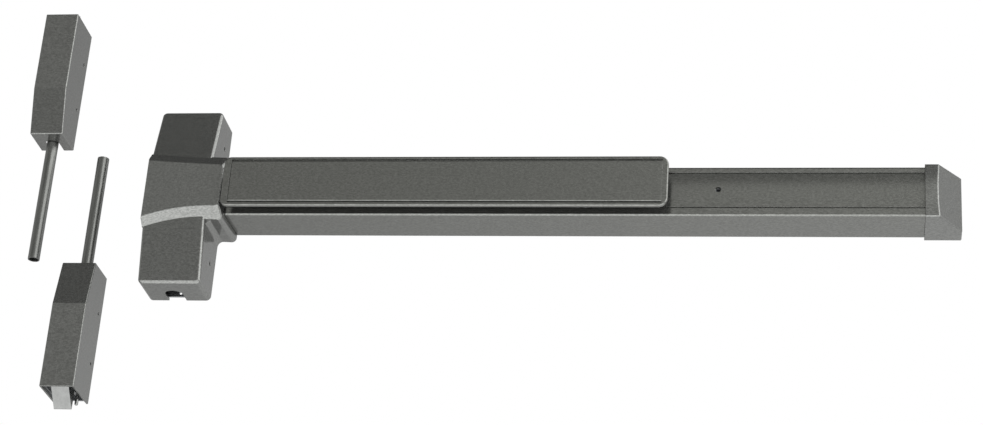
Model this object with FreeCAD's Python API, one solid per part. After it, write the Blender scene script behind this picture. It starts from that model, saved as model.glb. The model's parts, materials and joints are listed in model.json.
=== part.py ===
"""Surface vertical rod exit device: centre case, push rail, and the top and bottom latch sets.

Millimetres. X runs along the rail to the right, Y into the door, Z up. The door face is the plane
y = 0 and the device stands in front of it, at negative y. The origin is the centre of the case's
four mounting holes on the door face, level with the rail's centreline.
"""

import FreeCAD, Part
import math
import os

V = FreeCAD.Vector

# Sheet, fits and edges shared by several pieces
base_thick = 2.5            # chassis, rail back wall, brackets' feet
ear_thick = 2.0             # bent ears of the small brackets
slide_gap = 0.3             # between pieces that slide past each other
pin_gap = 0.1               # radial, round a pin or shaft
seat_gap = 0.2              # between a cover and what it fits over
overcut = 1.0               # how far a cutter runs past a surface
coil_steps = 12             # straight stretches in one turn of a spring
coil_sides = 6              # flat sides of the spring wire
screw_radius = 1.9          # the brackets' pan-head screws
screw_head_radius = 3.2
screw_head_height = 1.8
head_thick = 1.0            # heads and tails of the small pins

# Centre case cover
case_width = 67.9
case_height = 205.0
case_drop = 2.1             # the case's middle lies this far below the rail's centreline
case_wall = 2.4
case_depth_top = 41.0
case_depth_bottom = 46.5
case_depth_waist = 57.0     # depth of the two sloped blocks where they meet the hub
case_corner_radius = 5.0    # edges that run out from the door
case_edge_radius = 3.5      # edges round the front
hub_depth = 66.5
hub_reach_root = 20.05      # how far the hub's arm stands out past the blocks, at the door
hub_reach = 18.35           # the same where the hub springs from the blocks
hub_reach_front = 15.05     # the same at the hub's front face
hub_fillet = 6.5            # hollow corner between the arm and the lower block
hub_fillet_rise = 0.55      # arm's underside at that corner, above its right-hand end
hub_low_point = 0.42        # share of the width where the underside's middle height is given
hub_edge_radius = 1.4
hub_corner_radius = 5.0
waist_top_left = 41.2       # heights of the hub's outline where it springs from the blocks
waist_top_right = 37.0
waist_bottom_left = -44.8
waist_bottom_mid = -37.4
waist_bottom_right = -36.2
hub_top_left = 29.7         # heights of the hub's front face
hub_top_right = 24.6
hub_bottom_left = -37.4
hub_bottom_mid = -27.7
hub_bottom_right = -24.2
hub_top_bow = 0.5
rod_notch_radius = 9.6
case_screw_inset = 34.3     # cover screws, measured in from the case's ends
case_screw_depth = 20.0
case_screw_head = 2.4
case_screw_shank = 1.6
case_screw_length = 6.0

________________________

▶ [Given request]: Reproduce every line of the material above exactly.

▶ [Result of the task]:
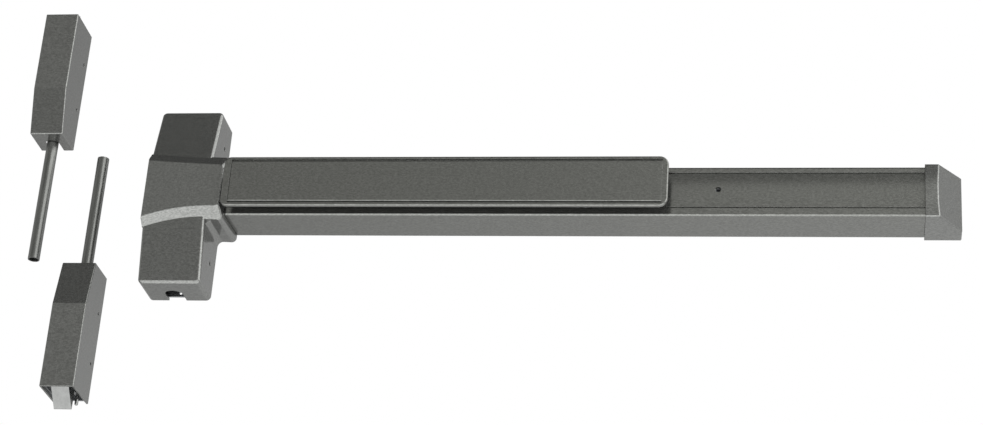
Model this object with FreeCAD's Python API, one solid per part. After it, write the Blender scene script behind this picture. It starts from that model, saved as model.glb. The model's parts, materials and joints are listed in model.json.
=== part.py ===
"""Surface vertical rod exit device: centre case, push rail, and the top and bottom latch sets.

Millimetres. X runs along the rail to the right, Y into the door, Z up. The door face is the plane
y = 0 and the device stands in front of it, at negative y. The origin is the centre of the case's
four mounting holes on the door face, level with the rail's centreline.
"""

import FreeCAD, Part
import math
import os

V = FreeCAD.Vector

# Sheet, fits and edges shared by several pieces
base_thick = 2.5            # chassis, rail back wall, brackets' feet
ear_thick = 2.0             # bent ears of the small brackets
slide_gap = 0.3             # between pieces that slide past each other
pin_gap = 0.1               # radial, round a pin or shaft
seat_gap = 0.2              # between a cover and what it fits over
overcut = 1.0               # how far a cutter runs past a surface
coil_steps = 12             # straight stretches in one turn of a spring
coil_sides = 6              # flat sides of the spring wire
screw_radius = 1.9          # the brackets' pan-head screws
screw_head_radius = 3.2
screw_head_height = 1.8
head_thick = 1.0            # heads and tails of the small pins

# Centre case cover
case_width = 67.9
case_height = 205.0
case_drop = 2.1             # the case's middle lies this far below the rail's centreline
case_wall = 2.4
case_depth_top = 41.0
case_depth_bottom = 46.5
case_depth_waist = 57.0     # depth of the two sloped blocks where they meet the hub
case_corner_radius = 5.0    # edges that run out from the door
case_edge_radius = 3.5      # edges round the front
hub_depth = 66.5
hub_reach_root = 20.05      # how far the hub's arm stands out past the blocks, at the door
hub_reach = 18.35           # the same where the hub springs from the blocks
hub_reach_front = 15.05     # the same at the hub's front face
hub_fillet = 6.5            # hollow corner between the arm and the lower block
hub_fillet_rise = 0.55      # arm's underside at that corner, above its right-hand end
hub_low_point = 0.42        # share of the width where the underside's middle height is given
hub_edge_radius = 1.4
hub_corner_radius = 5.0
waist_top_left = 41.2       # heights of the hub's outline where it springs from the blocks
waist_top_right = 37.0
waist_bottom_left = -44.8
waist_bottom_mid = -37.4
waist_bottom_right = -36.2
hub_top_left = 29.7         # heights of the hub's front face
hub_top_right = 24.6
hub_bottom_left = -37.4
hub_bottom_mid = -27.7
hub_bottom_right = -24.2
hub_top_bow = 0.5
rod_notch_radius = 9.6
case_screw_inset = 34.3     # cover screws, measured in from the case's ends
case_screw_depth = 20.0
case_screw_head = 2.4
case_screw_shank = 1.6
case_screw_length = 6.0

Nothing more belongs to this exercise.